Stored data |
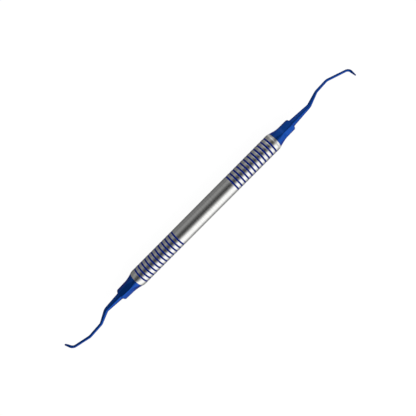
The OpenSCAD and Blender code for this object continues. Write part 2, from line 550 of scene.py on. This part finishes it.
def shank_section(side, radius, face_height):
    """(across, up) points of a section: round, or round with its inner side cut to a flat face."""
    back_points, face_points = 30, 10
    inner = -1 if TURNS[side][3] < 0 else 1
    least_half = math.radians(20)
    ratio = min(face_height / radius, math.cos(least_half)) if radius > 0 else 0.0
    half = math.acos(max(-1.0, ratio))
    points = []
    for i in range(back_points):
        t = half + (math.tau - 2 * half) * i / back_points
        points.append((math.cos(t) * radius, math.sin(t) * radius))
    for i in range(face_points):
        t = -half + 2 * half * i / face_points
        points.append((min(math.cos(t) * radius, face_height), math.sin(t) * radius))
    roll = -inner * math.radians(FACE_ROLL[side])
    rolled = []
    for across, up in points:
        y = across * math.cos(roll) - up * math.sin(roll)
        z = across * math.sin(roll) + up * math.cos(roll)
        rolled.append((inner * y, z))
    return rolled


def build_working_end(side, coating):
    """Tang, tapered shank and half-round blade as one swept solid."""
    sign = 1 if side == "a" else -1
    stations, middles, blade_start, body_end = shank_path(side)
    knots = [(0.0, ROOT_R)]
    knots += [(m, d * MM / 2) for m, d in zip(middles, DIAMETERS[side])]
    knots += [(blade_start, DIAMETERS[side][3] * MM / 2), (body_end, TOE_R)]
    start_r = knots[-2][1]
    rings = []

    def ring(place, heading, section):
        across = Vector((-math.sin(heading), math.cos(heading)))
        points = []
        for y, z in section:
            p = place + across * y
            points.append(Vector((sign * (SHOULDER_X + p.x), sign * p.y, z)))
        rings.append(points)

    for x, r in ((-TANG_LEN, TANG_R), (0.0, TANG_R), (0.0, ROOT_R + ROOT_FLARE)):
        ring(Vector((x, 0)), 0.0, shank_section(side, r, 2 * r))
    for place, heading, length in stations[1:]:
        radius = between(knots, length)
        if length < ROOT_FLARE_LEN:
            radius += ROOT_FLARE * (1 - length / ROOT_FLARE_LEN) ** 2
        if length > body_end:
            radius = math.sqrt(max(TOE_R**2 - (length - body_end) ** 2, 0.0))
        height = 2 * radius
        if length > blade_start:
            along = min((length - blade_start) / (body_end - blade_start), FACE_OVERRUN)
            height = start_r + (FACE_OFFSET - start_r) * along
        ring(place, heading, shank_section(side, radius, height))
    verts, faces = skin(rings, closed=False)
    piece = new_piece(f"shank_and_blade_{side}", verts, faces, coating)
    settle(piece, f"working_end_{side}")


# ---------------------------------------------------------------- floor, tent and lights
def build_floor():
    """The table top. It is left out of reflections, where the tent stands for the studio."""
    size = 3.0
    z = -HANDLE_R
    corners = [(-size, -size, z), (size, -size, z), (size, size, z), (-size, size, z)]
    floor = new_piece("floor", corners, [(0, 1, 2, 3)], pale_floor())
    floor.visible_glossy = False


# Brightness of the studio as the metal sees it, by the angle from straight up towards -Y
TENT_STOPS = (
    (-180, 0.30), (-120, 0.20), (-98, 0.31), (-80, 0.24), (-64, 0.38), (-50, 0.40), (-37, 0.35),
    (-25, 0.19), (-12, 0.11), (0, 0.06), (12, 0.16), (25, 0.42), (38, 1.1), (51, 1.6),
    (65, 1.66), (82, 1.7), (100, 1.25), (120, 0.48), (180, 0.30),
)
TENT_STRENGTH = 1.7
TENT_R = 2.5
# How much of a pale card beyond end A shows, by the place along the handle's direction from -1
# to 1, and the card's brightness by angle
CARD_SPAN = (
    (0.25, 0.0), (0.29, 0.6), (0.34, 1.0), (0.41, 1.0), (0.48, 0.35), (0.75, 0.2), (1.0, 0.2),
)
CARD_STOPS = (
    (-180, 0.65), (-100, 0.65), (-72, 0.75), (-54, 1.1), (-38, 1.1), (-18, 0.75), (-4, 0.5),
    (14, 0.5), (34, 0.75), (52, 0.95), (76, 1.0), (100, 1.0), (130, 0.85), (180, 0.65),
)


def tent_material():
    """Light of the tent's wall, graded round the handle's axis, with the card faded in along it."""
    material = bpy.data.materials.new("reflection_tent")
    material.use_nodes = True
    tree = material.node_tree
    tree.nodes.clear()
    output = tree.nodes.new("ShaderNodeOutputMaterial")
    emission = tree.nodes.new("ShaderNodeEmission")
    coordinates = tree.nodes.new("ShaderNodeTexCoord")
    split = tree.nodes.new("ShaderNodeSeparateXYZ")
    tree.links.new(coordinates.outputs["Object"], split.inputs[0])
    toward = math_node(tree, "MULTIPLY", split.outputs["Y"], -1.0)
    angle = math_node(tree, "ARCTAN2", toward, split.outputs["Z"])
    turn = math_node(tree, "ADD", math_node(tree, "DIVIDE", angle, math.tau), 0.5)
    wall, card = (
        ramp(tree, turn, [((a + 180) / 360, v / TENT_STRENGTH) for a, v in stops], "EASE")
        for stops in (TENT_STOPS, CARD_STOPS)
    )
    reach = math_node(tree, "MULTIPLY", split.outputs["X"], 0.5 / TENT_R)
    span = [((x + 1) / 2, v) for x, v in CARD_SPAN]
    carded = ramp(tree, math_node(tree, "ADD", reach, 0.5), span, "EASE")
    tree.links.new(mix_colours(tree, carded, wall, card), emission.inputs["Color"])
    emission.inputs["Strength"].default_value = TENT_STRENGTH
    tree.links.new(emission.outputs[0], output.inputs["Surface"])
    return material


def build_tent():
    """A light tent round the instrument that only reflections see."""
    bpy.ops.mesh.primitive_uv_sphere_add(segments=64, ring_count=32, radius=TENT_R)
    tent = bpy.context.object
    tent.name = "reflection_tent"
    tent.data.materials.append(tent_material())
    tent.visible_camera = False
    tent.visible_diffuse = False
    tent.visible_shadow = False
    tent.visible_transmission = False


def build_light(name, place, size, power):
    """A soft box aimed at the middle of the handle. It adds to diffuse shading only, not to gloss."""
    light = bpy.data.lights.new(name, "AREA")
    light.shape = "RECTANGLE"
    light.size, light.size_y = size
    light.energy = power
    lamp = bpy.data.objects.new(name, light)
    lamp.location = place
    lamp.rotation_euler = (-Vector(place)).to_track_quat("-Z", "Y").to_euler()
    lamp.visible_glossy = False
    bpy.context.scene.collection.objects.link(lamp)


def build_world():
    """Even white light all round, shown without a film look."""
    world = bpy.data.worlds.new("studio")
    world.use_nodes = True
    background = world.node_tree.nodes["Background"]
    background.inputs["Color"].default_value = (1.0, 1.0, 1.0, 1.0)
    background.inputs["Strength"].default_value = 1.0
    bpy.context.scene.world = world
    bpy.context.scene.view_settings.view_transform = "Standard"


# ---------------------------------------------------------------- the scene
make_camera()
build_world()
build_floor()
build_tent()
build_light("key_softbox", (0.1, -0.9, 0.7), (0.9, 0.6), 14.0)
build_light("fill_softbox", (-0.2, 0.8, 0.9), (0.8, 0.8), 6.0)

steel = satin_steel()
coating = blue_coating()
enamel = band_enamel()
build_handle(steel)
for side in SIDES:
    for band in band_names(side):
        build_band(band, enamel)
    build_collar(side, coating)
    build_working_end(side, coating)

Exercise description |
Look over the listing above. Pick out and copy every line that includes "scene".

Solution for this task |
The OpenSCAD and Blender code for this object continues. Write part 2, from line 550 of scene.py on. This part finishes it.
    bpy.context.scene.collection.objects.link(lamp)
    bpy.context.scene.world = world
    bpy.context.scene.view_settings.view_transform = "Standard"
# ---------------------------------------------------------------- the scene